Budiyanto dan Akbar sendiri masih memiliki hubungan keluarga. Akbar juga sering dibantu oleh Budiyanto. Namun telepon itu bukan untuk mengajaknya memilih salah satu calon DPRD Matim.
Kedua, Waru juga menyangkal. Ia mengaku tidak pernah menjelaskan bahwa uang tersebut adalah untuk memilih salah satu calon DPRD Matim. Dia hanya memberikan uang yang dipinjam oleh Budiyanto.
Ketiga, Siti Sumarni Saiman yang diajukan pelapor sebagai saksi mengaku tidak mengetahui peristiwa tersebut. Siti menyangkal memberikan uang yang diberikan oleh Akbar sebagai barang bukti.
Diakuinya, pernah menerima uang Rp 100.000. Tetapi Siti tidak mengetahui dari mana Akbar mendapatkan uang itu.
Dalam kesaksiannya, Siti mengatakan uang itu telah dipakai untuk membeli bensin. Ia pun tidak pernah memberikan uang kepada Akbar sebagai barang bukti.
Bawaslu Matim juga sempat meminta pelapor untuk mengajukan saksi lain. Namun sampai pada pembahasan kedua, pelapor tidak pernah mengajukan saksi lain yang menguatkan dugaan adanya praktik politik uang tersebut.

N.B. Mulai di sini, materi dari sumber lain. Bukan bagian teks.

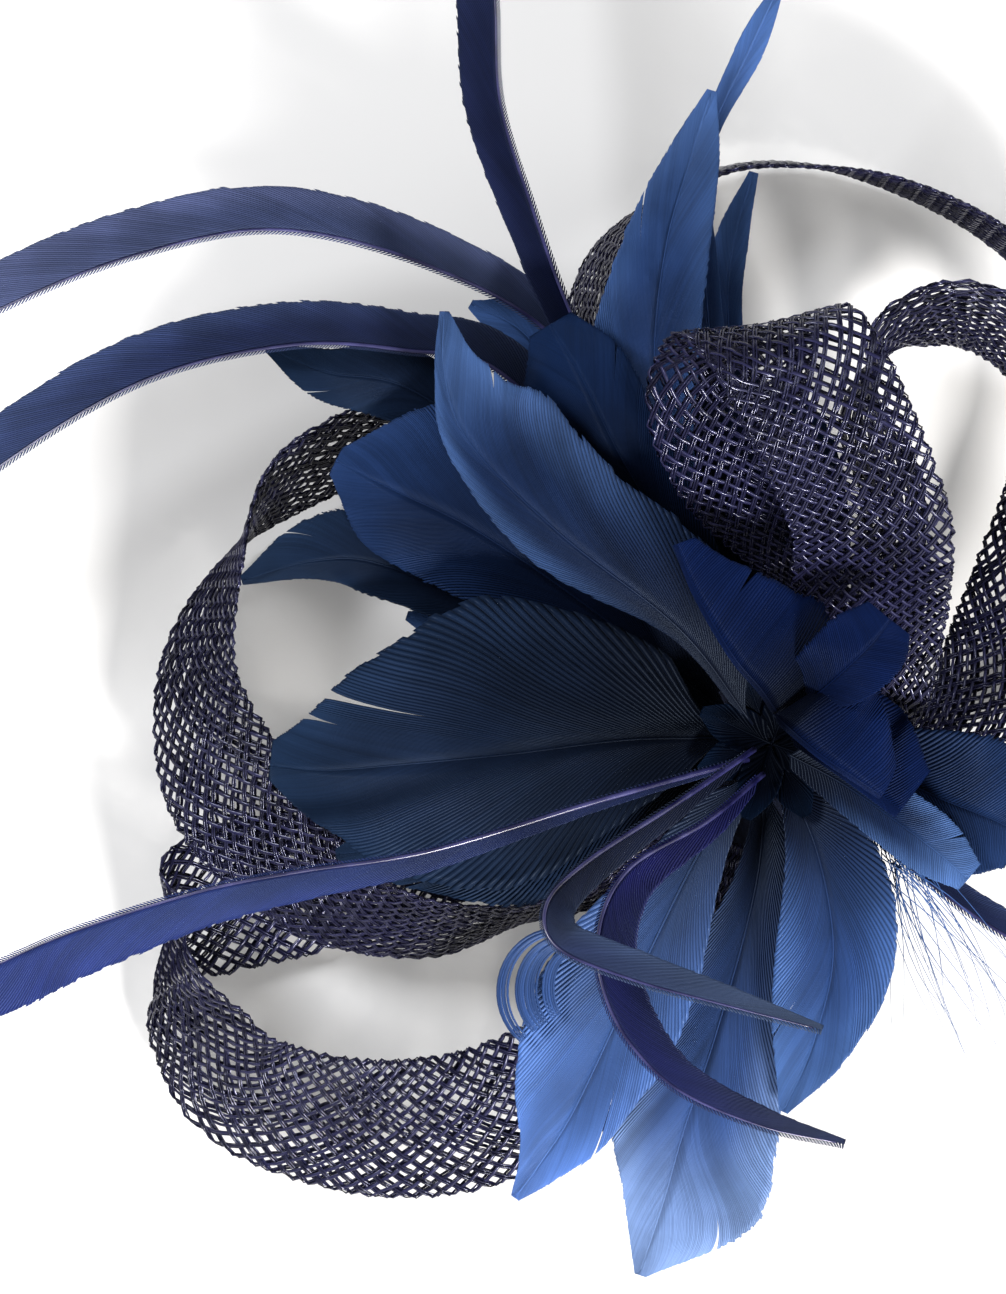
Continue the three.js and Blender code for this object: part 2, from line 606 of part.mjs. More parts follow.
// A quill is stripped down to a narrow vane on one side of its shaft.
const QUILLS = {
  upper_quill: [
    [-2.2, 6.5, 11.5, 1, 1], [-10, 30, 14.5, 3, 1], [-20, 50, 21, 4, 1], [-39, 83, 32, 5, 1],
    [-49, 109, 36, 6.5, 1],
    [-55, 129, 38, 7.5, 1], [-56, 149, 39, 8, 1], [-58, 172, 38, 7, 1], [-64, 198, 33, 1, 1],
  ],
  long_upper_quill: [
    [-5, 6.5, 8, 1, 1], [-14, 30, 12.5, 1, 3], [-24, 50, 17, 1, 4], [-43, 81, 27, 1, 6],
    [-69, 96, 35, 1, 8],
    [-99, 103, 41, 1, 9], [-127, 98, 43, 1, 9.5], [-155, 87, 42, 1, 9], [-188, 69, 38, 1, 7],
    [-215, 50, 33, 1, 1],
  ],
  middle_quill: [
    [-4.5, 5.5, 20, 1, 1], [-28, 44, 30, 1, 4], [-54, 74, 36, 1, 7], [-74, 79, 38, 1, 8],
    [-97, 80, 39, 1, 9], [-126, 73, 39, 1, 9.5], [-155, 56, 37, 1, 9], [-182, 34, 33, 1, 7],
    [-205, 10, 28, 1, 1],
  ],
  lower_quill: [
    [-5, -3, 30, 1, 1], [-35, -11, 44, 2, 1], [-69, -21, 50, 4, 1], [-95, -25, 52, 6, 1],
    [-115, -29, 52, 7.5, 1], [-140, -37, 50, 9.5, 1], [-160, -46, 47, 9.5, 1],
    [-200, -66, 40, 1, 1],
  ],
  front_curl_quill: [
    [-2, -6, 30, 1, 1], [-14, -15, 52, 4, 1], [-30, -24, 70, 7, 1], [-36, -37, 80, 8, 1],
    [-33, -52, 84, 8, 1], [-22, -65, 86, 6, 1], [-5, -73, 84, 4, 1], [12, -77, 80, 1, 1],
  ],
  near_curl_quill: [
    [-4, -1, 34, 1, 1], [-20, -11, 62, 3, 1], [-38, -22, 82, 5, 1], [-46, -30, 92, 6, 1],
    [-44, -38, 97, 6, 1], [-30, -44, 99, 6, 1], [-12, -49, 98, 4, 1], [7, -54, 95, 1, 1],
  ],
  right_quill: [
    [5, -4, 14, 1, 1], [21, -19, 20, 3, 1], [46, -38, 23, 5, 1], [78, -53, 23, 5, 1],
    [112, -62, 16, 1, 1],
  ],
};

function addFeathers() {
  for (const [name, spec] of Object.entries(PETALS)) {
    addPart(name, feather(spec, FEATHER_STEPS, FEATHER_CELLS), petalVane());
  }
  for (const [name, stations] of Object.entries(QUILLS)) {
    addPart(name, feather({ stations }, QUILL_STEPS, QUILL_CELLS), quillVane());
  }
}

addBase();
addClipPlate();
addClipJaw();
addClipSpring();
addBroochBar();
addBroochPin();
addLoops();
addFeathers();

export default group;
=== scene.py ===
import math

import bpy
import numpy as np
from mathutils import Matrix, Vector


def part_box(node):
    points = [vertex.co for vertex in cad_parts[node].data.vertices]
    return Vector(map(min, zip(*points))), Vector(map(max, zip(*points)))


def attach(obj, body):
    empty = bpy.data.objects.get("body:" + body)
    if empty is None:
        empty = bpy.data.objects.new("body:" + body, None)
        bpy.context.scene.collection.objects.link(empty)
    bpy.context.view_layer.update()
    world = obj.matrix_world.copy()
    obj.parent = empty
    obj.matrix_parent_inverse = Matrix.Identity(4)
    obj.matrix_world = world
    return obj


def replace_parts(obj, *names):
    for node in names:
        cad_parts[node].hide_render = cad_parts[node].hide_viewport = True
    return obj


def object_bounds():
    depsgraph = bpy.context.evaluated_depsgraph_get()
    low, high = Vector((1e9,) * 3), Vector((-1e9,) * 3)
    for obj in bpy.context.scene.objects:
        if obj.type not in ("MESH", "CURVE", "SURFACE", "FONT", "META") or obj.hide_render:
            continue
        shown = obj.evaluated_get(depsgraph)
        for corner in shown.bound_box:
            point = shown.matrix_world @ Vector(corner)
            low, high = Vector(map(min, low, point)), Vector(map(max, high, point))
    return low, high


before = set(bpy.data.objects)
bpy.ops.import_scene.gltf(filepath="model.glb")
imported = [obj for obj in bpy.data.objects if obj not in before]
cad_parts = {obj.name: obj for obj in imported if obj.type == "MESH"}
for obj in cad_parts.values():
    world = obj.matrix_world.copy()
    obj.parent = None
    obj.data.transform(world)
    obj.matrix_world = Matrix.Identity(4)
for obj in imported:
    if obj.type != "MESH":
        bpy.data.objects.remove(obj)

# Feather flower fascinator: loops of crin braid, stripped quills and goose feather petals
# round a thread-bound stem, on a felt-backed disc with a clip and a brooch pin.
# Sizes are in millimetres and turn into metres when a mesh is made.

cad_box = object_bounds()
MM = 0.001
UP = np.array([0.0, 0.0, 1.0])
BODY = "headpiece"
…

Selanjutnya, pada Jumat, 10 Mei 2019 sentra Gakkumdu Matim melakukan pembahasan kedua. Mereka membahas pemenuhan unsur pidana Pemilu.
Dari hasil pembahasan itu, laporan dugaan money politic tidak dapat dibuktikan karena kekurangan alat bukti yang menguatkan laporan Akbar.
Pada hari yang sama, Bawaslu Matim melakukan rapat pleno terkait keputusan akhir laporan dugaan money politic itu.
Rapat memutuskan laporan Akbar tidak dapat dibuktikan karena tidak memenuhi unsur tindak pidana Pemilu dan pelanggaran administrasi.